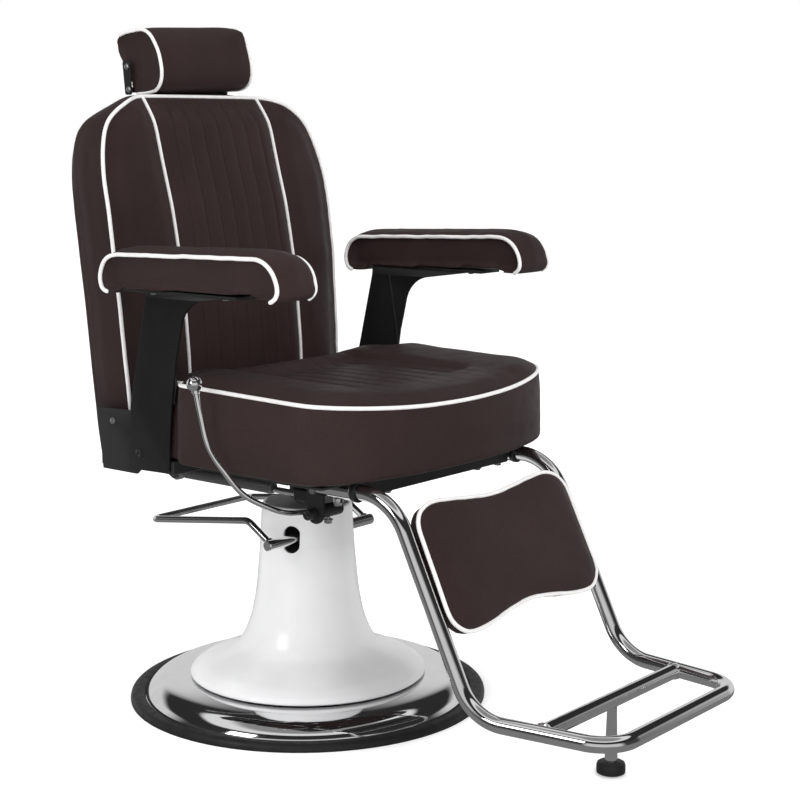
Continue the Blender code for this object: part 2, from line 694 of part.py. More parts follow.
def make_gas_spring():
    rod = aimed(turned([(SPRING_ROD_R, -0.0200), (SPRING_ROD_R, 0.1430)], 14, False), "Y")
    rod.transform(Matrix.Rotation(math.pi, 4, "Z"))
    stem = finish(rod, "gas_spring_rod", chrome(), "swivel", (SPRING_X, 0, SPRING_Z))
    clevis = block((-0.0090, -0.1775, -0.0100), (0.0070, -0.1425, 0.0095))
    boolean(stem, [clevis], "UNION")

    front, back = -0.0925, 0.1140
    bore = SPRING_ROD_R + 0.0006
    profile = [(bore, front), (SPRING_R - 0.003, front), (SPRING_R, front + 0.004), (SPRING_R, back - 0.003),
               (SPRING_R - 0.003, back), (0.0005, back), (0.0005, 0.0640), (bore, 0.0640)]
    bm = turned(profile, 24, True)
    bm.transform(Matrix.Rotation(-math.pi / 2, 4, "X"))
    tube = finish(bm, "gas_spring_cylinder", material("spring_grey", (0.18, 0.18, 0.19), 0.35, 0.6),
                  "spring_stroke", (SPRING_X, 0, SPRING_Z))
    eye = cylinder(0.0125, -0.0060, 0.0060, "X", 20)
    eye.transform(Matrix.Translation((0, SPRING_PIN_Y, 0)))
    neck = block((-0.0050, back - 0.004, -0.0070), (0.0050, SPRING_PIN_Y - 0.009, 0.0070))
    boolean(tube, [eye, neck], "UNION")
    hole = cylinder(0.0085, -0.02, 0.02, "X", 20)
    hole.transform(Matrix.Translation((0, SPRING_PIN_Y, 0)))
    boolean(tube, [hole], "DIFFERENCE")


def make_release():
    outline = arc((RELEASE_Y, RELEASE_Z), 0.0175, 180, 360, 12)
    outline += [(-0.1795, 0.4345), (-0.2145, 0.4345)]
    plate = finish(prism(outline, -0.1978, -0.1928), "release_bracket", black_steel(), "swivel", smooth=False)
    hole = cylinder(0.0080, -0.21, -0.18, "X", 20)
    hole.transform(Matrix.Translation((0, RELEASE_Y, RELEASE_Z)))
    boolean(plate, [hole], "DIFFERENCE")

    pivot = Vector((0, RELEASE_Y, RELEASE_Z))
    profile = [(0.0125, -0.2170), (0.0135, -0.2160), (0.0135, -0.1982), (0.0075, -0.1982),
               (0.0075, -0.1922), (0.0110, -0.1922), (0.0110, -0.1400)]
    bm = turned(profile, 24, False)
    bm.transform(Matrix.Rotation(math.pi / 2, 4, "Y"))
    finish(bm, "release_shaft", black_plastic(), "recline_lever", pivot)

    route = [(-0.2080, -0.1800, 0.3838), (-0.2170, -0.1630, 0.3865), (-0.2640, -0.1330, 0.3990),
             (-0.3000, -0.1180, 0.4260), (-0.3220, -0.1060, 0.4600), (-0.3320, -0.0940, 0.4980),
             (-0.3350, -0.0830, 0.5430), (-0.3350, -0.0768, 0.5800)]
    bm = swept([p - pivot for p in smooth_path(route, 4)], LEVER_R, 12)
    finish(bm, "recline_lever_rod", chrome(), "recline_lever", pivot)
    bm = bmesh.new()
    bmesh.ops.create_uvsphere(bm, u_segments=24, v_segments=14, radius=BALL_R)
    ball = Vector((-0.3350, -0.0740, 0.5929))
    bm.transform(Matrix.Translation(ball - pivot))
    finish(bm, "recline_lever_ball", chrome(), "recline_lever", pivot)
    bolt = turned([(0.0030, -0.0114), (0.0030, -0.0170), (0.0068, -0.0170), (0.0068, -0.0225)], 6, False)
    bolt.transform(Matrix.Translation((-0.1660, 0, 0)))
    finish(bolt, "release_clamp_bolt", chrome(), "recline_lever", pivot, smooth=False)


def smooth_path(points, steps):
    """A Catmull-Rom curve through the points."""
    points = [Vector(p) for p in points]
    ends = [points[0] * 2 - points[1]] + points + [points[-1] * 2 - points[-2]]
    path = []
    for a, b, c, d in zip(ends, ends[1:], ends[2:], ends[3:]):
        for i in range(steps):
            t = i / steps
            path.append(0.5 * (2 * b + (c - a) * t + (2 * a - 5 * b + 4 * c - d) * t ** 2
                               + (3 * b - a - 3 * c + d) * t ** 3))
    path.append(points[-1])
    return path


# ---------------------------------------------------------------- legrest

SLOPE = Vector((0, ANKLE_Y - KNEE_Y, FOOTREST_Z - TUBE_Z)).normalized()
OUTWARD = Vector((0, SLOPE.z, -SLOPE.y))


def on_slope(x, along, out):
    """A point by its distance down the tubes' slope and out in front of it."""
    return Vector((x, KNEE_Y, TUBE_Z)) + SLOPE * along + OUTWARD * out


def make_sleeve(side):
    name = "left" if side > 0 else "right"
    x = side * TUBE_X
    tube = ring(SLEEVE_R, SLEEVE_BORE_R, SLEEVE_Y[1], SLEEVE_Y[0], "Y", 24)
    finish(tube, f"legrest_sleeve_{name}", chrome(), "swivel", (x, 0, TUBE_Z))
    collar = ring(COLLAR_R, SLEEVE_BORE_R, SLEEVE_Y[1] - COLLAR_LENGTH, SLEEVE_Y[1] - GAP, "Y", 24)
    finish(collar, f"sleeve_collar_{name}", black_plastic(), "swivel", (x, 0, TUBE_Z))
    profile = [(0.0030, -SLEEVE_R - GAP), (0.0030, -0.0210), (0.0068, -0.0210), (0.0068, -0.0265)]
    bolt = turned(profile, 6, False)
    finish(bolt, f"sleeve_bolt_{name}", chrome(), "swivel", (x, -0.2560, TUBE_Z), smooth=False)


def make_legrest_frame():
    half = [(TUBE_X, -0.2280, TUBE_Z), (TUBE_X, KNEE_Y, TUBE_Z), (ANKLE_X, ANKLE_Y, FOOTREST_Z),
            (TOE_X, TOE_Y, FOOTREST_Z)]
    points = half + [(-x, y, z) for x, y, z in half[::-1]]
    path = filleted(points, (0.090, 0.080, 0.055, 0.055, 0.080, 0.090), 6)
    finish(swept(path, TUBE_R, 14), "legrest_tube", chrome(), "legrest")

    reach = (CROSSBAR_Y - ANKLE_Y) / (TOE_Y - ANKLE_Y)
    half_bar = ANKLE_X + (TOE_X - ANKLE_X) * reach - TUBE_R - 0.0015
    finish(cylinder(0.0120, -half_bar, half_bar, "X", 18), "legrest_crossbar", chrome(), "legrest",
           (0, CROSSBAR_Y, FOOTREST_Z))

    stem = [(0.0100, 0.0200), (0.0100, 0.0240), (0.0075, FOOTREST_Z - 0.0124)]
    finish(turned(stem, 18, False), "stop_foot_stem", chrome(), "legrest", (0, CROSSBAR_Y, 0))
    disc = [(0.0205, 0.0020), (0.0225, 0.0040), (0.0225, 0.0165), (0.0205, 0.0196)]
    finish(turned(disc, 24, False), "stop_foot_pad", rubber(), "legrest", (0, CROSSBAR_Y, 0))

    for name, along in (("upper", 0.087), ("lower", 0.177)):
        bm = bmesh.new()
        low, high = -0.0158, -0.0128
        rings = [[on_slope(x, along - 0.012, low), on_slope(x, along + 0.012, low),
                  on_slope(x, along + 0.012, high), on_slope(x, along - 0.012, high)]
                 for x in (-0.204, 0.204)]
        lofted(bm, rings)
        finish(bm, f"legrest_strap_{name}", black_steel(), "legrest", smooth=False)


def legrest_pad_outline(inset, steps=10):
    """(x, along) of the pad: wider at its corners, both ends hollowed."""
    half = PAD_HALF_W - inset
    start, end = PAD_START + inset, PAD_START + PAD_LENGTH - inset
    top = [(half * u, start + 0.016 * (1 - u * u)) for u in (-0.86, -0.5, 0.0, 0.5, 0.86)]
    bottom = [(half * u, end - 0.017 * (1 - u * u)) for u in (0.86, 0.5, 0.0, -0.5, -0.86)]
    middle = (start + end) / 2
    return top + [(half, start + 0.022), (half * 0.985, middle), (half * 0.965, end - 0.022)] + bottom + [
        (-half * 0.965, end - 0.022), (-half * 0.985, middle), (-half, start + 0.022)]


def make_legrest_pad():
    bm = bmesh.new()
    lofted(bm, [[on_slope(x, s, out) for x, s in legrest_pad_outline(0.020)] for out in (-0.0125, -0.0085)])
    finish(bm, "legrest_board", plywood(), "legrest", smooth=False)
    layers = ((-0.0082, 0.0085), (-0.004, 0.0045), (0.0115, 0.0045), (0.0150, 0.0), (PAD_FACE - 0.003, 0.0),
              (PAD_FACE + 0.001, 0.008))
    bm = bmesh.new()
    lofted(bm, [[on_slope(x, s, out) for x, s in legrest_pad_outline(inset)] for out, inset in layers])
    finish(bm, "legrest_pad", leather(), "legrest")


def main():
    clear_scene()
    joint_empty("lift", (0, 0, 0))
    joint_empty("pump_lever", (0, FULCRUM_Y, SHAFT_Z))
    joint_empty("plunger", (0, SHAFT_Y - 0.005, 0))
    joint_empty("swivel", (0, 0, 0))
    joint_empty("recline", (0, RECLINE_Y, RECLINE_Z))
    joint_empty("spring_stroke", (SPRING_X, SPRING_PIN_Y, SPRING_Z))
    joint_empty("recline_lever", (0, RELEASE_Y, RELEASE_Z))
    joint_empty("headrest_height", (0, BAR_TOP_Y, BAR_TOP_Z))
    joint_empty("headrest_tilt", (0, TILT_Y, TILT_Z))
    joint_empty("legrest", (0, SLEEVE_Y[0], TUBE_Z))
    make_base()
    make_pedestal_cover()
    make_pump()
    make_pump_lever()
    make_plunger()
    make_seat_mount()
    make_seat_frame()
    make_seat()
    make_backrest()
    for side in (1, -1):
        make_arm(side)
        make_recline_pin(side)
        make_side_plate(side)
        make_sleeve(side)
    make_headrest_bar()
    make_headrest_pad()
    make_gas_spring()
    make_release()
    make_legrest_frame()
    make_legrest_pad()


main()
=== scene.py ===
"""Looks of the barber chair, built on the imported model. Metres, +Z up, the chair faces -Y."""
import math

import bmesh
import bpy
import numpy as np
from mathutils import Matrix, Vector
from mathutils.bvhtree import BVHTree
from mathutils.kdtree import KDTree


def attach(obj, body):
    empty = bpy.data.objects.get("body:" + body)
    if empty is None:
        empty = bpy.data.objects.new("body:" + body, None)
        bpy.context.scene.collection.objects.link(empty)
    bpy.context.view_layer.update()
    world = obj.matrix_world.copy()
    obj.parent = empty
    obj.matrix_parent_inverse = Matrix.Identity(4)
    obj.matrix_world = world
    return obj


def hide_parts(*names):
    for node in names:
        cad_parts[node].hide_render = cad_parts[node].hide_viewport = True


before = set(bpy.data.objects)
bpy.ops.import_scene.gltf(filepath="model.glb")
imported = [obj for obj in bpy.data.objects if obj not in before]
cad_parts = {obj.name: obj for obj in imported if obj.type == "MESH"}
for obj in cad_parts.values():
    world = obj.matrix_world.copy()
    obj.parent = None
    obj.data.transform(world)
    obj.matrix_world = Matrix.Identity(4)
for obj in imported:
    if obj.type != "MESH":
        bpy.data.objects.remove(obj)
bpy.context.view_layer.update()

# ---- shared places
RECLINE_Y, RECLINE_Z = 0.112, 0.455
FULCRUM_Y, SHAFT_Y, SHAFT_Z = 0.031, -0.031, 0.2915
TUBE_X, TUBE_Z, TUBE_R = 0.2085, 0.4325, 0.0125
KNEE_Y, ANKLE_X, ANKLE_Y = -0.3645, 0.2075, -0.517
TOE_X, TOE_Y, FOOTREST_Z = 0.178, -0.745, 0.118
CROSSBAR_Y = -0.628
RELEASE = Vector((0, -0.197, 0.383))
TILT = Vector((0, 0.303, 1.086))
BAR_LEAN = math.radians(14.5)
BAR_TOP = Vector((0, 0.3158, 1.046))
BAR_FRAME = Matrix.Translation(BAR_TOP) @ Matrix.Rotation(-BAR_LEAN, 4, "X")
ARM_X = 0.304
BALL = Vector((-0.335, -0.074, 0.5929))
SIDES = ((1, "left"), (-1, "right"))
DOWN = (0, 0, -1)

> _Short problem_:
Extract the span of lines that starts with the line containing "bpy.context.scene.collection.objects.link(empty)" and ends with the line containing "bpy.data.objects.remove(obj)". Keep it exact and add nothing.

> _Solution for this problem_:
        bpy.context.scene.collection.objects.link(empty)
    bpy.context.view_layer.update()
    world = obj.matrix_world.copy()
    obj.parent = empty
    obj.matrix_parent_inverse = Matrix.Identity(4)
    obj.matrix_world = world
    return obj


def hide_parts(*names):
    for node in names:
        cad_parts[node].hide_render = cad_parts[node].hide_viewport = True


before = set(bpy.data.objects)
bpy.ops.import_scene.gltf(filepath="model.glb")
imported = [obj for obj in bpy.data.objects if obj not in before]
cad_parts = {obj.name: obj for obj in imported if obj.type == "MESH"}
for obj in cad_parts.values():
    world = obj.matrix_world.copy()
    obj.parent = None
    obj.data.transform(world)
    obj.matrix_world = Matrix.Identity(4)
for obj in imported:
    if obj.type != "MESH":
        bpy.data.objects.remove(obj)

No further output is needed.